Personally I would never do it, but like, different strokes.

Also, define richly. Assume monthly savings of $2000/month on housing, call it $500 / week, that's $25 an hour. Plenty of people make less than that, so again it's just priorities.

1 comments

> It's not 5/7ths...

I know. That's why I said:

"Don't give up half of 5/7ths of your leisure time..."

> Also, define richly.

For the purposes of that analysis, I can only define it for myself.

My "richly" is probably not going to be the same as someone else's "richly". What's more, as we age its definition is very much likely to change.

One thing's for certain: a "lost wage" analysis is probably going to grossly underestimate the value of the lost time for a lot of people.

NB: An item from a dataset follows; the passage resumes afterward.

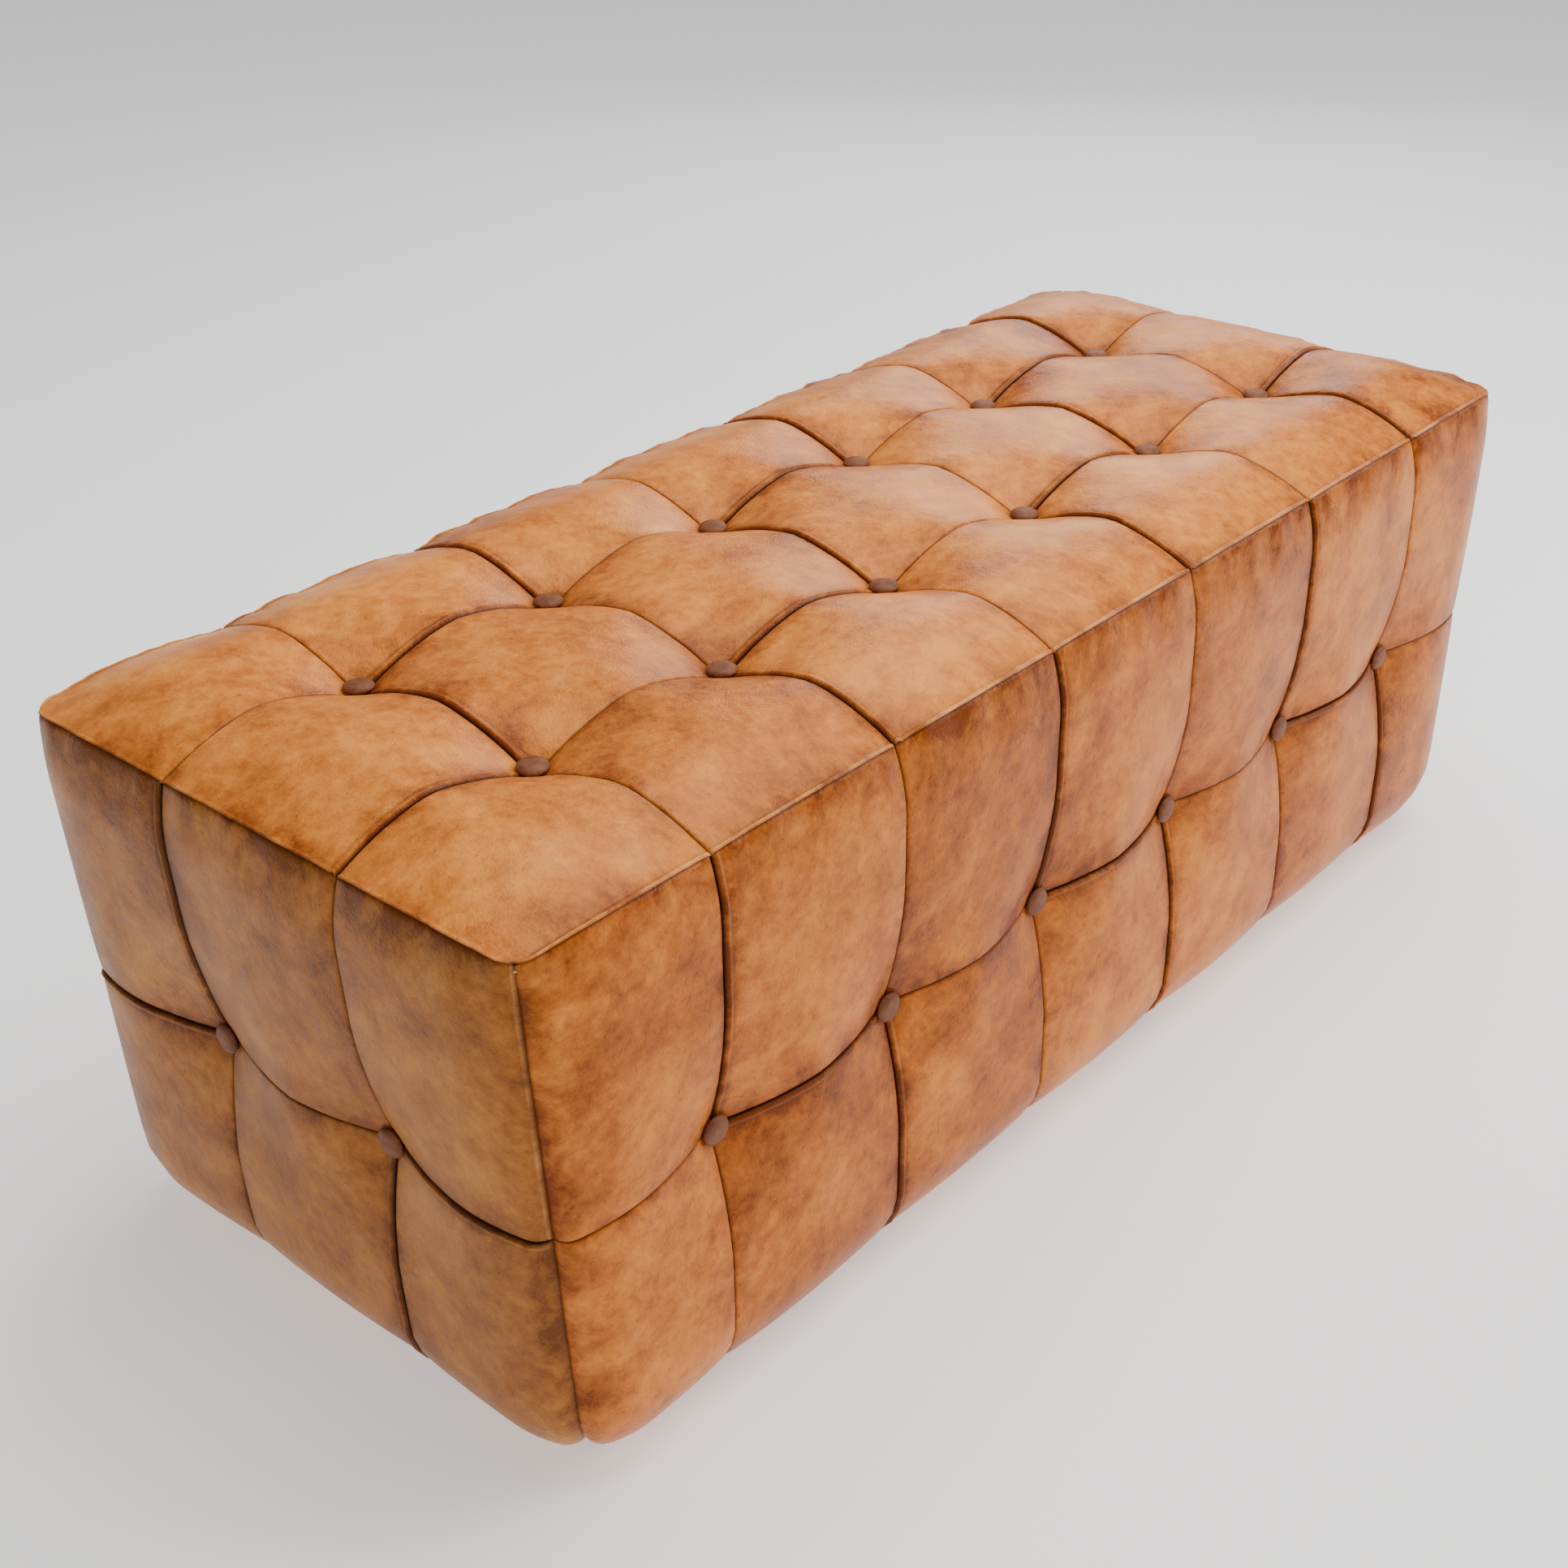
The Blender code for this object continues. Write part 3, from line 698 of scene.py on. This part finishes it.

Alright, so I missed the "half of". But you missed that there are 9 8-hour blocks of leisure in a week, not 7. So it's half of 5/9, or simply 5/18. Which doesn't sound that bad compared to 2.5/18 which is what a 1-hour commute gets you.

Let's face it, we're both being kind of sloppy.

> But you missed that there are 9 8-hour blocks of leisure in a week, not 7.

Unless his partner is unemployed or a "housewife", there are childrearing and housekeeping tasks that are certain to occupy the "work" time on the weekends. Until the kid gets is own job and (if you live in a place with poor-to-nonexistent public transit) can be trusted with a car, having a kid is work.

> So it's half of 5/9, or simply 5/18. Which doesn't sound that bad compared to 2.5/18 which is what a 1-hour commute gets you.

No, it still sounds bad. A two-hour commute kills half of your leisure time every work day. A one-hour commute kills a quarter of the same. In both cases, that's a lot of time to lose.